7:28Minhas sessões de terapia no hipermercado

por Giovana Madalosso, na FSP

Logo trocarei todos os selos que acumulei com minha angústia por um jogo de panelas

Toda quarta à tarde é a mesma coisa. Entro no meu carro às 15h50 e dirijo duas quadras até o hipermercado do bairro. Eu poderia ir a pé mas isso não atenderia a minha necessidade. Depois de passar pela cancela, faço o contrário do que qualquer cliente faria: procuro a vaga mais distante da porta de entrada. Tiro o cinto de segurança e fico esperando pela ligação.

Tudo começou na pandemia, quando passei a fazer minhas sessões de terapia online.

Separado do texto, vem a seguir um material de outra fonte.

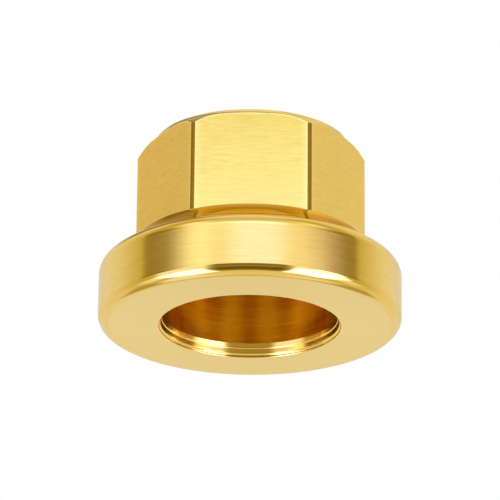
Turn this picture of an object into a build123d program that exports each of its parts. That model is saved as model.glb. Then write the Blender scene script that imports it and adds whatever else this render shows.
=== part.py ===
from build123d import *
import math
import os

# Flange lock nut, turned and milled from one bar, in millimetres.
# Origin: centre of the bearing face. +Z runs along the thread axis towards the hexagon.

# Flange
flange_diameter = 40.6
flange_thickness = 8.8
flange_lower_round = 1.4
flange_upper_round = 1.9
crest_angle = 75.0

# Neck that spreads as a cone from the turned blank to the crest of the flange's upper round
neck_height = 2.8

# Hexagon, milled on the turned blank, whose corners it leaves as narrow strips. Its crown falls
# gently from the collar over a share of the way to the corners, and steeply over the rest.
across_flats = 27.0
blank_diameter = 30.8
hexagon_height = 13.8
crown_slope = 13.0
corner_slope = 45.0
crown_share = 0.43

# Locking collar on top of the hexagon, a little inside its flats and narrower towards its top
collar_step = 0.1
collar_height = 0.6
collar_taper = 0.25

# Metric fine thread, bored to its minor diameter
thread_diameter = 20.0
thread_pitch = 1.5
entry_clearance = 0.25

# Counterbore for the shoulder of the shaft
counterbore_diameter = 23.1
counterbore_depth = 10.0
shoulder_angle = 45.0

# Mouth of the counterbore, from its edge inwards: edge break, lip, bevel, ring, bevel and lead cone
edge_break = 0.1
lip_height = 0.2
mouth_bevel = 0.28
ring_height = 0.5
wall_bevel = 0.28
lead_cone_height = 0.5
lead_cone_taper = 0.05

# Rules of the geometry
hexagon_sides = 6
minor_diameter_factor = 1.0825
cut_overrun = 1.0

# Radii and heights that follow from the sizes above
flange_radius = flange_diameter / 2
blank_radius = blank_diameter / 2
collar_radius = across_flats / 2 - collar_step
thread_radius = thread_diameter / 2
minor_radius = thread_radius - minor_diameter_factor * thread_pitch / 2
entry_radius = thread_radius + entry_clearance
counterbore_radius = counterbore_diameter / 2
cone_radius = counterbore_radius + lead_cone_taper
ring_radius = cone_radius + wall_bevel
lip_radius = ring_radius + mouth_bevel
mouth_radius = lip_radius + edge_break
flats_start = flange_thickness + neck_height
hexagon_top = flats_start + hexagon_height
overall_height = hexagon_top + collar_height


def blank_section():
    """Half section of the turned blank, from the axis out to the flange."""
    crown_width = (blank_radius - collar_radius) * crown_share
    corner_width = blank_radius - collar_radius - crown_width
    crown_drop = crown_width * math.tan(math.radians(crown_slope))
    corner_drop = corner_width * math.tan(math.radians(corner_slope))
    crest_reach = flange_upper_round * math.cos(math.radians(crest_angle))
    crest_rise = flange_upper_round * math.sin(math.radians(crest_angle))
    face_edge = (flange_radius - flange_lower_round, 0)
    lower_edge = (flange_radius, flange_lower_round)
    upper_edge = (flange_radius, flange_thickness - flange_upper_round)
    crest = (flange_radius - flange_upper_round + crest_reach, upper_edge[1] + crest_rise)
    with BuildSketch(Plane.XZ) as section:
        with BuildLine():
            Line((0, 0), face_edge)
            RadiusArc(face_edge, lower_edge, -flange_lower_round)
            Line(lower_edge, upper_edge)
            RadiusArc(upper_edge, crest, -flange_upper_round)
            Polyline(
                crest,
                (blank_radius, flats_start),
                (blank_radius, hexagon_top - crown_drop - corner_drop),
                (collar_radius + crown_width, hexagon_top - crown_drop),
                (collar_radius, hexagon_top),
                (collar_radius - collar_taper, overall_height),
                (0, overall_height),
                (0, 0),
            )
        make_face()
    return section.sketch


def bore_section():
    """Half section of everything that is bored out: mouth, counterbore, shoulder and thread."""
    lip_end = edge_break + lip_height
    ring_start = lip_end + mouth_bevel
    ring_end = ring_start + ring_height
    cone_start = ring_end + wall_bevel
    shoulder_rise = (counterbore_radius - minor_radius) / math.tan(math.radians(shoulder_angle))
    entry_depth = entry_radius - minor_radius
    top = overall_height + cut_overrun
    with BuildSketch(Plane.XZ) as section:
        with BuildLine():
            Polyline(
                (0, -cut_overrun),
                (mouth_radius, -cut_overrun),
                (mouth_radius, 0),
                (lip_radius, edge_break),
                (lip_radius, lip_end),
                (ring_radius, ring_start),
                (ring_radius, ring_end),
                (cone_radius, cone_start),
                (counterbore_radius, cone_start + lead_cone_height),
                (counterbore_radius, counterbore_depth),
                (minor_radius, counterbore_depth + shoulder_rise),
                (minor_radius, overall_height - entry_depth),
                (entry_radius, overall_height),
                (entry_radius, top),
                (0, top),
                (0, -cut_overrun),
            )
        make_face()
    return section.sketch


def flat_cutter():
    """What the milling cutter takes away: all that lies outside the hexagon, above the neck."""
    with BuildPart() as cutter:
        with BuildSketch(Plane.XY.offset(flats_start)):
            Circle(flange_radius)
            RegularPolygon(across_flats / 2, hexagon_sides, major_radius=False, mode=Mode.SUBTRACT)
        extrude(amount=hexagon_height + collar_height + cut_overrun)
    return cutter.part


def flange_nut():
    """Turned blank with six milled flats and the stepped bore through it."""
    nut = revolve(blank_section(), Axis.Z)
    nut = nut - flat_cutter()
    nut = nut - revolve(bore_section(), Axis.Z)
    nut.label = "flange_nut"
    return nut


os.makedirs("parts", exist_ok=True)
export_step(flange_nut(), "parts/flange_nut.step")
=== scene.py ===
"""Looks of a one-piece flange lock nut in gold-coloured brass.

Everything is in metres, in the frame of the CAD part: the nut stands on its bearing face at
z = 0, its thread runs along +Z and one milled flat faces -Y. The camera looks up at it from
in front and below.
"""

import logging
import math
from dataclasses import dataclass
from enum import Enum

import bmesh
import bpy
import numpy as np
from mathutils import Matrix, Vector


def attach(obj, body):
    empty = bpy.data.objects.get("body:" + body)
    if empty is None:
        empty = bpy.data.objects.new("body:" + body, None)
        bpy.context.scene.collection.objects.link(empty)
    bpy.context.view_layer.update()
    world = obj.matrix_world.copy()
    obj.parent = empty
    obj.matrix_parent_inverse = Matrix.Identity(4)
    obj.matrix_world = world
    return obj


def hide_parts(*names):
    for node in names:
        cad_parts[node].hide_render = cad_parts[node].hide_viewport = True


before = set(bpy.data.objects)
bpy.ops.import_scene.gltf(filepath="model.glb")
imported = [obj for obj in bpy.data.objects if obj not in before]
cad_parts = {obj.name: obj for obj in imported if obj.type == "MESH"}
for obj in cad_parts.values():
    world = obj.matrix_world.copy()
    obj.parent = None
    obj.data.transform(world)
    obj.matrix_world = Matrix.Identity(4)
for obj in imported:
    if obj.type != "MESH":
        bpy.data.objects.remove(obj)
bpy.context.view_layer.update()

LOG = logging.getLogger("flange_lock_nut")
MM = 0.001
TURN = 2 * math.pi
SIDES = 6
SIDE_TURN = TURN / SIDES
ANGLE_DIGITS = 9
NODE = "flange_nut"
BODY = "root"
WEAR_AND_HIGHLIGHT = "wear_and_highlight"
PAINTED_SHADE = "shade"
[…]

Depois que o isolamento social acabou, por questões geográficas, tive que continuar nesse formato. Durante um tempo, tentei fazer as sessões dentro de casa, mas às vezes era interrompida pela minha filha chorando —filha, quem está pagando para chorar agora sou eu! Ou pela diarista que interrompia minhas divagações dizendo que acabou o sabão em pó. Sem falar no meu companheiro, que eu temia estar me ouvindo com um copo grudado à parede —claro que ele não fazia isso, e é justamente por essas e outras que preciso fazer terapia.

Tentei fazer as sessões na garagem do prédio, mas o sinal oscilava muito. Fui para uma vaga de rua. Quase fui assaltada durante a sessão, tendo que arrancar o carro no meio da conversa. E assim fui avançando bairro afora, até parar no local descrito no começo desta crônica.

Na primeira sessão, despertei a desconfiança do vigia do hipermercado. Obviamente, esperava que, após estacionar, eu descesse do carro. Como ele não parava de me observar, resolvi inventar uma desculpa. Abri o vidro e menti que estava esperando pelo meu marido para fazer as compras. Depois continuei a sessão. Acho que o vigia viu quando, num determinado momento, comecei a falar mais alto, a me exaltar. Deve ter pensado que eu brigava com meu marido por ele ter me dado o cano no romântico programa de adquirir papel higiênico a dois.

A partir desse dia, nunca mais me fitou com insistência, nem me importunou. Me vendo conversar, rir e chorar dentro do carro, deve imaginar que, depois que levei aquele cano do meu marido, arrumei um amante online com quem, por motivos insondáveis, converso todas as quartas-feiras.

Livre dos olhares de desconfiança, passei a desfrutar da atmosfera de desolamento inspiradora que o local oferece. Há algo de comovente nos splashes de oferta desesperados por atenção. Nos consumidores que passam com compras massivas, como se estivessem em direção a um bunker no apocalipse. Nos carrinhos que às vezes se movimentam sozinhos, dando ao cenário um quê fantasmagórico. Sem falar naquela aura algo deprimente que, a despeito dos letreiros alegres e também por causa deles, cerca toda meca de consumo.

Ao fim da sessão, quando preciso validar o tíquete, entro para comprar alguma coisa. Já percebi que as compras dizem muito sobre a sessão que fiz. Saí com o carrinho abarrotado no dia que descobri que deveria cuidar mais de mim mesma, me dar mais prazeres. Comprei uma caixa de lenços —que já fui abrindo antes de chegar ao caixa— quando percebi o quanto ainda tenho dificuldade para amar. Comprei uma garrafa de vinho no dia em que cogitamos minha possível alta, depois de anos de análise.

A alta acabou não acontecendo. Já virei cliente cadastrada no programa fidelidade. E logo trocarei todos os selos que acumulei com minha angústia por um jogo de panelas antiaderentes.